Lida bem com as críticas?

Sim. Acho que ninguém pode crescer e melhorar seu desempenho em algo sem saber receber críticas. Toda crítica ao meu trabalho é bem-vinda e, mesmo não concordando com uma ou outra, a discussão em torno daquilo que é criticado sempre traz autoconhecimento. Não é uma questão de aceitar a crítica, mas de pensar a crítica.

Está trabalhando em algum livro no momento?

Sim! Já tenho meu próximo livro de poesias pronto, mas estou trabalhando em uma zine artesanal que será uma espécie de prefácio à obra. Pretendo disponibilizá-la digitalmente de forma gratuita este ano.

O que seria de sua vida sem as letras?

Poderia responder essa pergunta com uma frase de efeito ou um aforismo exageradamente poético, mas a verdade é bem mais simples: seria chata demais.

Dê uma (ou mais) dica(s) para quem quer ser escritor:

Prática. Não há uma musa mágica ou um golpe de genialidade que vai te fazer escrever bem. Minha poesia só começou a melhorar de fato quando me propus a escrever pelo menos dois poemas, bons ou ruins, diariamente. Leitura, estudo e prática. Também é importante não deixar que tudo isso seja influenciado em excesso pela recepção de

leitores. Divulgando nossos escritos na internet, percebemos certas tendências como escrever textos mais curtos ou com um teor mais autoajuda, porque acabam tendo mais alcance. Se isso for o que você quer escrever, siga esse caminho. Se não for, não se intimide e não mude suas verdadeiras palavras. O seu leitor está aí em algum lugar e você vai encontrá-lo.





Thainá Carvalho é uma escritora e colagista sergipana de 30 anos formada em Comunicação Social. É criadora e editora da Revista Desvario, uma publicação digital sem fins lucrativos voltada à difusão da literatura contemporânea criada por mulheres.
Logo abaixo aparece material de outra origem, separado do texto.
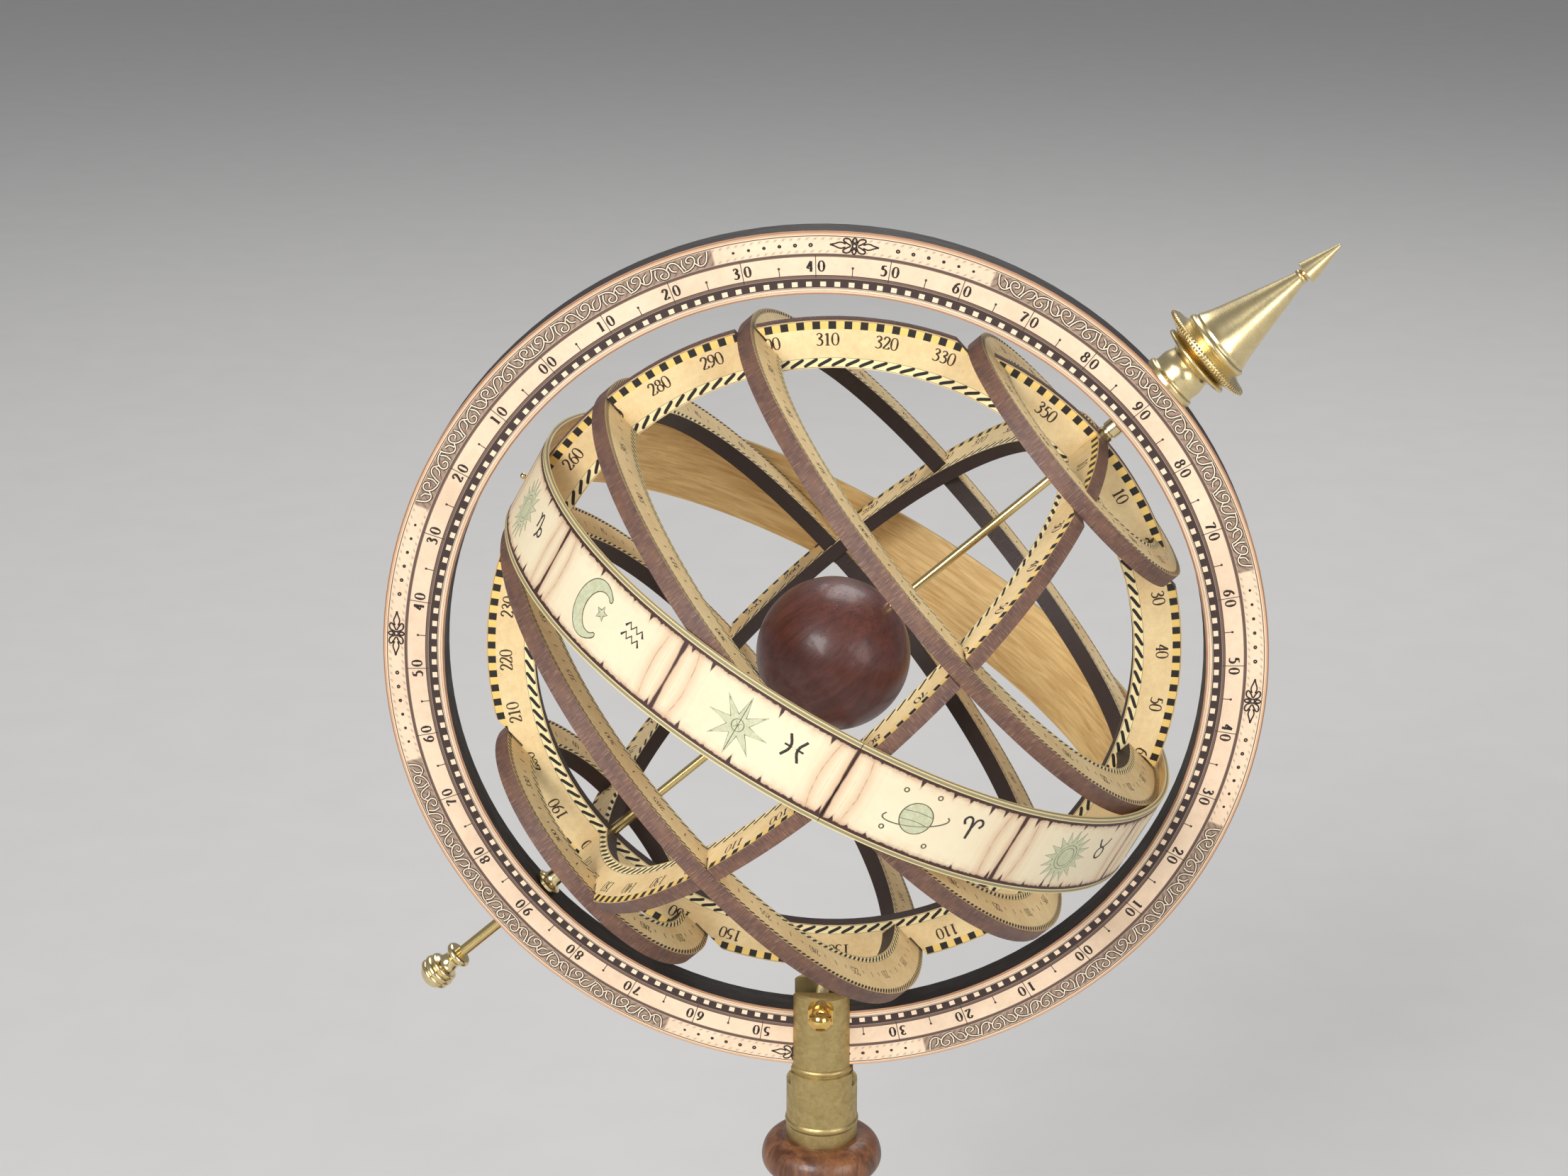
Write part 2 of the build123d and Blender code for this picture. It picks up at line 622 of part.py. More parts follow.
# The knob's own x runs south from the ring's centre
KNOB = Plane(origin=tuple(ring_centre), x_dir=tuple(-north), z_dir=(0, 1, 0))
with BuildPart() as south_knob:
    with BuildSketch(KNOB):
        with BuildLine():
            Polyline((knob_start, 0), (knob_start, KNOB_FLANGE - 0.5))
            RadiusArc(
                (knob_start, KNOB_FLANGE - 0.5),
                (knob_start + KNOB_LENGTH * 0.15, KNOB_FLANGE - 0.5),
                KNOB_LENGTH * 0.082,
            )
            Spline(
                (knob_start + KNOB_LENGTH * 0.15, KNOB_FLANGE - 0.5),
                (knob_start + KNOB_LENGTH * 0.3, KNOB_NECK),
                (knob_start + KNOB_LENGTH * 0.44, KNOB_RADIUS - 1.3),
                tangents=[(0.5, -1), (0.6, 1)],
            )
            RadiusArc(
                (knob_start + KNOB_LENGTH * 0.44, KNOB_RADIUS - 1.3),
                (knob_start + KNOB_LENGTH * 0.56, KNOB_RADIUS - 0.9),
                KNOB_LENGTH * 0.067,
            )
            RadiusArc(
                (knob_start + KNOB_LENGTH * 0.56, KNOB_RADIUS - 0.9),
                (knob_start + KNOB_LENGTH * 0.71, KNOB_RADIUS - 0.6),
                KNOB_LENGTH * 0.082,
            )
            RadiusArc(
                (knob_start + KNOB_LENGTH * 0.71, KNOB_RADIUS - 0.6),
                (knob_start + KNOB_LENGTH * 0.83, KNOB_RADIUS - 0.9),
                KNOB_LENGTH * 0.067,
            )
            Spline(
                (knob_start + KNOB_LENGTH * 0.83, KNOB_RADIUS - 0.9),
                (knob_start + KNOB_LENGTH * 0.94, KNOB_RADIUS * 0.6),
                (knob_start + KNOB_LENGTH, 0),
                tangents=[(0.8, -0.5), (0, -1)],
            )
            Line((knob_start + KNOB_LENGTH, 0), (knob_start, 0))
        make_face()
    revolve(axis=rod_axis)
    drill(FROM_CENTRE.offset(-knob_start + 1), SLEEVE / 2 + FIXED_GAP, -1 - SLEEVE_IN_KNOB - END_GAP)
    drill(FROM_CENTRE.offset(-knob_start + 1), ROD / 2 + FIXED_GAP, -1 - ROD_IN_KNOB - END_GAP)
south_knob.part.label = "south_knob"
export_step(south_knob.part, "parts/south_knob.step")

north_collar_start = CAGE_SHIFT + SPHERE_RADIUS + FIXED_GAP
collar_end = meridian_inner - END_GAP
with BuildPart() as north_collar:
    with BuildSketch(MERIDIAN):
        with BuildLine():
            Polyline(
                (north_collar_start, ROD / 2 + FIXED_GAP),
                (north_collar_start, COLLAR_RADIUS - 0.2),
                (north_collar_start + NORTH_SPACE * 0.22, COLLAR_RADIUS),
                (north_collar_start + NORTH_SPACE * 0.28, COLLAR_RADIUS - 0.4),
                (north_collar_start + NORTH_SPACE * 0.39, COLLAR_RADIUS - 0.4),
                (north_collar_start + NORTH_SPACE * 0.45, COLLAR_RADIUS + 0.1),
                (collar_end - 0.3, COLLAR_RADIUS + 0.1),
                (collar_end, COLLAR_RADIUS - 0.2),
                (collar_end, ROD / 2 + FIXED_GAP),
                (north_collar_start, ROD / 2 + FIXED_GAP),
            )
        make_face()
    revolve(axis=rod_axis)
north_collar.part.label = "north_collar"
export_step(north_collar.part, "parts/north_collar.step")

south_collar_start = SPHERE_RADIUS - CAGE_SHIFT + FIXED_GAP
flange_start = collar_end - COLLAR_LIP
with BuildPart() as south_collar:
    with BuildSketch(KNOB):
        with BuildLine():
            Polyline(
                (south_collar_start, SLEEVE / 2 + FIXED_GAP),
                (south_collar_start, COLLAR_RADIUS),
                (flange_start - 2.0, COLLAR_RADIUS),
            )
            Spline(
                (flange_start - 2.0, COLLAR_RADIUS),
                (flange_start - 0.7, COLLAR_RADIUS + 0.5),
                (flange_start, COLLAR_FLANGE),
                tangents=[(1, 0), (0.4, 1)],
            )
            Polyline(
                (flange_start, COLLAR_FLANGE),
                (collar_end - 0.4, COLLAR_FLANGE),
                (collar_end, COLLAR_FLANGE - 0.4),
                (collar_end, SLEEVE / 2 + FIXED_GAP),
                (south_collar_start, SLEEVE / 2 + FIXED_GAP),
            )
        make_face()
    revolve(axis=rod_axis)
south_collar.part.label = "south_collar"
export_step(south_collar.part, "parts/south_collar.step")

with BuildPart() as earth_ball:
    with BuildSketch(ALONG_ROD):
        with BuildLine():
            CenterArc((0, 0), BALL_RADIUS, 0, 180)
            Line((-BALL_RADIUS, 0), (BALL_RADIUS, 0))
        make_face()
    revolve(axis=rod_axis)
    drill(CAGE.offset(-BALL_RADIUS - 1), ROD / 2 + FIXED_GAP, 2 * BALL_RADIUS + 2)
earth_ball.part.label = "earth_ball"
export_step(earth_ball.part, "parts/earth_ball.step")

collar_seat = sqrt(BALL_RADIUS**2 - (BALL_COLLAR / 2) ** 2) + 0.05
with BuildPart() as ball_collars:
    for side in (-1, 1):
        with BuildSketch(CAGE.offset(side * collar_seat)):
            Circle(BALL_COLLAR / 2)
            Circle(ROD / 2 + FIXED_GAP, mode=Mode.SUBTRACT)
        extrude(amount=side * BALL_COLLAR_LENGTH)
ball_collars.part.label = "ball_collars"
export_step(ball_collars.part, "parts/ball_collars.step")
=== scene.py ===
"""Looks of the armillary sphere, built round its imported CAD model.

The CAD nodes keep their shapes and get their finishes here. The printed work that lies on the
rings, which is numbers, scrolls, signs and emblems, is modelled as thin ink and rides with them.
"""

import logging
import math
from dataclasses import dataclass, field
from enum import Enum
from typing import Any, Sequence

import bpy
import numpy as np
from mathutils import Matrix, Vector


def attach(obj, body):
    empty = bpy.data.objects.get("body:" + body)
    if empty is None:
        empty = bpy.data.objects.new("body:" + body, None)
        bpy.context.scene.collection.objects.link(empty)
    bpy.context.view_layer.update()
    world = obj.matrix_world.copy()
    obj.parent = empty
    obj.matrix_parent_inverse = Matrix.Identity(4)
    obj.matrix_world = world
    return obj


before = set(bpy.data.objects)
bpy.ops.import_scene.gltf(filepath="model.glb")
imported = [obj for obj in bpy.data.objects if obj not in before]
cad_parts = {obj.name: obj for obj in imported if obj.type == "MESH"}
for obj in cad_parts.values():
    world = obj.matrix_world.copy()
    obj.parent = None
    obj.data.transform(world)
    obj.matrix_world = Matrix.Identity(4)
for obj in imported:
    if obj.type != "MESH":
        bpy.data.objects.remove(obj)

log = logging.getLogger("armillary")
MM = 0.001
Point = tuple[float, float]
Colour = tuple[float, float, float, float]

# Where the rings lie, in metres, as the CAD source has them. Shifts are in millimetres
POLE_ELEVATION = math.radians(41.2)
CAGE_TURN = math.radians(2.5)
BAND_TILT = math.radians(20.25)
RING_CENTRE = Vector((0.0, 0.0, 0.285))
NORTH = Vector((math.cos(POLE_ELEVATION), 0.0, math.sin(POLE_ELEVATION)))
UPRIGHT = Vector((-math.sin(POLE_ELEVATION), 0.0, math.cos(POLE_ELEVATION)))
CAGE_A = UPRIGHT * math.cos(CAGE_TURN) - Vector((0.0, 1.0, 0.0)) * math.sin(CAGE_TURN)
CAGE_B = NORTH.cross(CAGE_A)
CAGE_SHIFT = 3.5
BAND_SHIFT = 4.5
CAGE_CENTRE = RING_CENTRE + NORTH * CAGE_SHIFT * MM
BAND_POLE = NORTH * math.cos(BAND_TILT) + CAGE_A * math.sin(BAND_TILT)
BAND_LOW = CAGE_A * math.cos(BAND_TILT) - NORTH * math.sin(BAND_TILT)
BAND_CENTRE = CAGE_CENTRE + BAND_POLE * BAND_SHIFT * MM

# How far printed edges fade, in millimetres, and the share of a band that its slashes fade over
LINE_SOFT = 0.05
BAR_SOFT = 0.06


def tint(red: int, green: int, blue: int) -> Colour:
    """A colour given as it is seen on a screen, 0 to 255, made linear.

    Args:
        red: The red part.
        green: The green part.
        blue: The blue part.

    Returns:
        The linear colour with full alpha.
    """
    parts = [c / 255 for c in (red, green, blue)]
    linear = [c / 12.92 if c < 0.04045 else ((c + 0.055) / 1.055) ** 2.4 for c in parts]
    return (linear[0], linear[1], linear[2], 1.0)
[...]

Publicou de forma independente o ebook gratuito ‘Síndromes’, de prosa poética, e lançou o livro de poesias ‘As coisas andam meio desalmadas’ (Penalux, 2020). Já publicou em revistas e portais como Revista Aboio, Portal Não Me Kahlo, Toró Editorial, Ruído Manifesto, Alcateia e A Estranhamente. É coorganizadora do Sarauema e idealizadora do projeto sem fins lucrativos ‘Vai que Cola’, voltado à causa animal. Atua como curadora e revisora literária.